>>>>

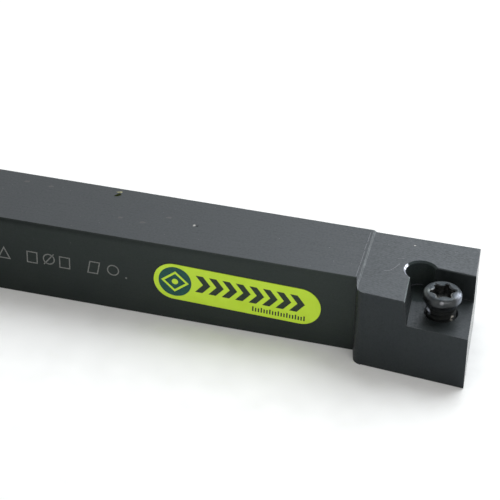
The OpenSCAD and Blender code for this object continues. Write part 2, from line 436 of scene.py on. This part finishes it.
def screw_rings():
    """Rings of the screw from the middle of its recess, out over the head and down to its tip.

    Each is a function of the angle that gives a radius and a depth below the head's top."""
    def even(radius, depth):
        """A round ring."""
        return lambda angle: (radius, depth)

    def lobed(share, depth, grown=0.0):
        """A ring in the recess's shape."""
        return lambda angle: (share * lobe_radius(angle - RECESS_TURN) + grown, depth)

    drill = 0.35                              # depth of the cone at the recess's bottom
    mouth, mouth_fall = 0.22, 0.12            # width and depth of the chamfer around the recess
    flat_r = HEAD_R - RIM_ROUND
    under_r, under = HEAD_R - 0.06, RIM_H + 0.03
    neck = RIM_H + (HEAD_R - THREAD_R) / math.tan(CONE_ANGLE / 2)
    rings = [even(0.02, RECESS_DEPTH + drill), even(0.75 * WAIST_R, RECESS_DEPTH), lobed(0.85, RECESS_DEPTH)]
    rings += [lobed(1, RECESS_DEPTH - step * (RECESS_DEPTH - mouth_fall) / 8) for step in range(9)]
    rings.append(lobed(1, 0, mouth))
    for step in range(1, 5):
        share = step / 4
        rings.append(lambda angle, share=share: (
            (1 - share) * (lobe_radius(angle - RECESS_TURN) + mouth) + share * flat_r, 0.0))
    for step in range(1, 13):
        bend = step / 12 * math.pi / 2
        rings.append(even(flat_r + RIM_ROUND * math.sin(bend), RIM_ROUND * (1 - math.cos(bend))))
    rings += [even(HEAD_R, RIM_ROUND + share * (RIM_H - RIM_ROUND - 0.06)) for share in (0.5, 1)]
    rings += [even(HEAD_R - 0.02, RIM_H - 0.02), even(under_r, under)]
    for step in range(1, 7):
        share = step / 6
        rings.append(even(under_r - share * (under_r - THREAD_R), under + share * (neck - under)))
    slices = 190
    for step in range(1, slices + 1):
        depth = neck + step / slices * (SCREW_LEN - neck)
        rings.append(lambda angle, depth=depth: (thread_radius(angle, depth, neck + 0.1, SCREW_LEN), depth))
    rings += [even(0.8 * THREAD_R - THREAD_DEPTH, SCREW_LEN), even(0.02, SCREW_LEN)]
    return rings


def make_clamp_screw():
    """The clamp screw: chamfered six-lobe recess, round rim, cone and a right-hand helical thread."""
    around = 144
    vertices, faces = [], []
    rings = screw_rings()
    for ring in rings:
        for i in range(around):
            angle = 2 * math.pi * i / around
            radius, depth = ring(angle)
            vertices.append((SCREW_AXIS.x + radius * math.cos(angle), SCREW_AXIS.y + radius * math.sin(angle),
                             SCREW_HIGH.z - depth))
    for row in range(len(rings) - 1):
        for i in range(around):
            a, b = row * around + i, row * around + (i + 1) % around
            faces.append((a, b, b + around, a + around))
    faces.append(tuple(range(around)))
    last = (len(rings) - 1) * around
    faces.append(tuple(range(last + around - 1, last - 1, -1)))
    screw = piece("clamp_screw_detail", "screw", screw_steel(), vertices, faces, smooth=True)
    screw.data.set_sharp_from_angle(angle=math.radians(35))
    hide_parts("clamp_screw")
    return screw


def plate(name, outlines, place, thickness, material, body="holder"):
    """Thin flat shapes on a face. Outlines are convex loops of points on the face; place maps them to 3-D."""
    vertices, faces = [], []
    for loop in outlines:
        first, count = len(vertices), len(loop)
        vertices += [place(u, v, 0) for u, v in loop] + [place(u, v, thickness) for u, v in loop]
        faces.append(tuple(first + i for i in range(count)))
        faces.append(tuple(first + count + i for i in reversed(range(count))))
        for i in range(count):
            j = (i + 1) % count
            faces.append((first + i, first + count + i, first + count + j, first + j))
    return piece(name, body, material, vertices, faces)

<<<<

WHAT TO WORK ON:
From the preceding material, extract every line exactly.

SOLUTION TO THIS PROBLEM:
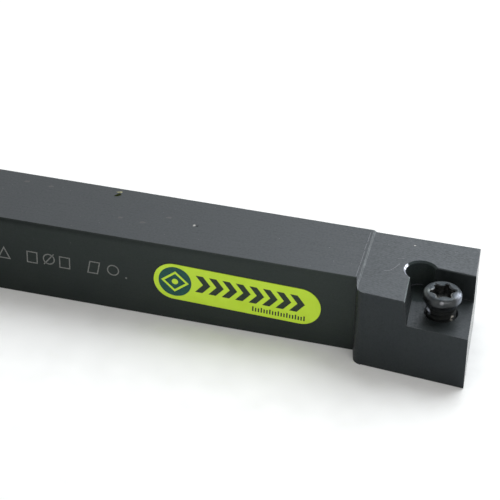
The OpenSCAD and Blender code for this object continues. Write part 2, from line 436 of scene.py on. This part finishes it.
def screw_rings():
    """Rings of the screw from the middle of its recess, out over the head and down to its tip.

    Each is a function of the angle that gives a radius and a depth below the head's top."""
    def even(radius, depth):
        """A round ring."""
        return lambda angle: (radius, depth)

    def lobed(share, depth, grown=0.0):
        """A ring in the recess's shape."""
        return lambda angle: (share * lobe_radius(angle - RECESS_TURN) + grown, depth)

    drill = 0.35                              # depth of the cone at the recess's bottom
    mouth, mouth_fall = 0.22, 0.12            # width and depth of the chamfer around the recess
    flat_r = HEAD_R - RIM_ROUND
    under_r, under = HEAD_R - 0.06, RIM_H + 0.03
    neck = RIM_H + (HEAD_R - THREAD_R) / math.tan(CONE_ANGLE / 2)
    rings = [even(0.02, RECESS_DEPTH + drill), even(0.75 * WAIST_R, RECESS_DEPTH), lobed(0.85, RECESS_DEPTH)]
    rings += [lobed(1, RECESS_DEPTH - step * (RECESS_DEPTH - mouth_fall) / 8) for step in range(9)]
    rings.append(lobed(1, 0, mouth))
    for step in range(1, 5):
        share = step / 4
        rings.append(lambda angle, share=share: (
            (1 - share) * (lobe_radius(angle - RECESS_TURN) + mouth) + share * flat_r, 0.0))
    for step in range(1, 13):
        bend = step / 12 * math.pi / 2
        rings.append(even(flat_r + RIM_ROUND * math.sin(bend), RIM_ROUND * (1 - math.cos(bend))))
    rings += [even(HEAD_R, RIM_ROUND + share * (RIM_H - RIM_ROUND - 0.06)) for share in (0.5, 1)]
    rings += [even(HEAD_R - 0.02, RIM_H - 0.02), even(under_r, under)]
    for step in range(1, 7):
        share = step / 6
        rings.append(even(under_r - share * (under_r - THREAD_R), under + share * (neck - under)))
    slices = 190
    for step in range(1, slices + 1):
        depth = neck + step / slices * (SCREW_LEN - neck)
        rings.append(lambda angle, depth=depth: (thread_radius(angle, depth, neck + 0.1, SCREW_LEN), depth))
    rings += [even(0.8 * THREAD_R - THREAD_DEPTH, SCREW_LEN), even(0.02, SCREW_LEN)]
    return rings


def make_clamp_screw():
    """The clamp screw: chamfered six-lobe recess, round rim, cone and a right-hand helical thread."""
    around = 144
    vertices, faces = [], []
    rings = screw_rings()
    for ring in rings:
        for i in range(around):
            angle = 2 * math.pi * i / around
            radius, depth = ring(angle)
            vertices.append((SCREW_AXIS.x + radius * math.cos(angle), SCREW_AXIS.y + radius * math.sin(angle),
                             SCREW_HIGH.z - depth))
    for row in range(len(rings) - 1):
        for i in range(around):
            a, b = row * around + i, row * around + (i + 1) % around
            faces.append((a, b, b + around, a + around))
    faces.append(tuple(range(around)))
    last = (len(rings) - 1) * around
    faces.append(tuple(range(last + around - 1, last - 1, -1)))
    screw = piece("clamp_screw_detail", "screw", screw_steel(), vertices, faces, smooth=True)
    screw.data.set_sharp_from_angle(angle=math.radians(35))
    hide_parts("clamp_screw")
    return screw


def plate(name, outlines, place, thickness, material, body="holder"):
    """Thin flat shapes on a face. Outlines are convex loops of points on the face; place maps them to 3-D."""
    vertices, faces = [], []
    for loop in outlines:
        first, count = len(vertices), len(loop)
        vertices += [place(u, v, 0) for u, v in loop] + [place(u, v, thickness) for u, v in loop]
        faces.append(tuple(first + i for i in range(count)))
        faces.append(tuple(first + count + i for i in reversed(range(count))))
        for i in range(count):
            j = (i + 1) % count
            faces.append((first + i, first + count + i, first + count + j, first + j))
    return piece(name, body, material, vertices, faces)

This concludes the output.